Jackson McHenry of Entertainment Weekly wrote, "As much as I enjoyed the time spent with Danger, 'USPIS' gets most of its energy from the clash between Diaz and Jake. He's mad that he has to work with Danger. She's mad that he's making her task force look bad. The plot's an interesting look at how workplace friendships get twisted by shifts of power — they used to be equals, and now they have to recognize that they aren't — but it moves too quickly to fully register." Allie Pape from Vulture gave the show a 4 star rating out of 5 and wrote, "USPIS's reinterpretation of 'going postal' as a positive ('Maury went postal and brought in muffins for everyone!'), and Peralta's hilarious apology to Danger ('I'm sorry I said The Postman was a flop. I'm sorry I said that Forever stamps are a lie, because the Earth will eventually be swallowed by the sun') were among the many highlights. When it comes to delivering consistent laughs, this episode is proof positive that B99 is better than any RoboCop."

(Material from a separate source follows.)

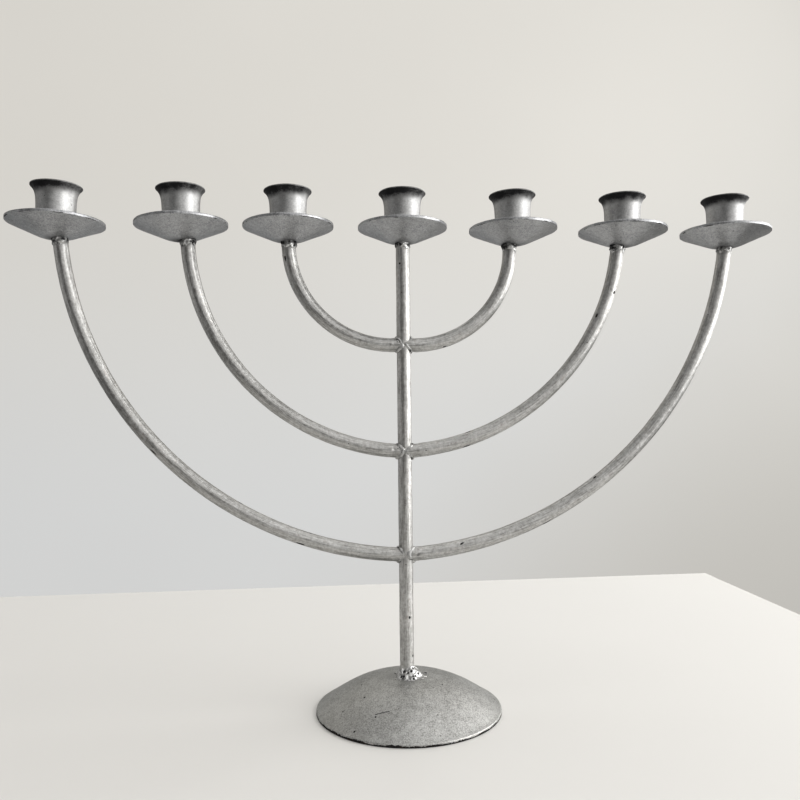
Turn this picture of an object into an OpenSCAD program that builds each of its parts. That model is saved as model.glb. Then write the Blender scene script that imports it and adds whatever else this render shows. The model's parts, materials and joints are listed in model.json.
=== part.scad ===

Alan Sepinwall of HitFix wrote, "'USPIS' is a classical type of sitcom episode, one that's built around a beloved guest star coming in to do his schtick while all the regular characters react to him doing it. But what happens when the guest and/or his schtick aren't so beloved anymore?" Andy Crump of Paste gave the episode a 9.0 and wrote, "If 'USPIS' stumbles, it's in the rushed climax, where we actually get to see about thirty seconds of cop action, as Diaz leads the charge to crack down on some Giggle Pig peddlers. But we don't watch Brooklyn Nine-Nine for the same reasons we watch, say, The Shield. We watch it for punchlines and for love of the Nine-Nine's officers. 'USPIS' emphasizes both wonderfully, while advancing Brooklyn Nine-Nines diegesis. This isn't just a bounce back from 'Lockdown,' it's a high point for the season."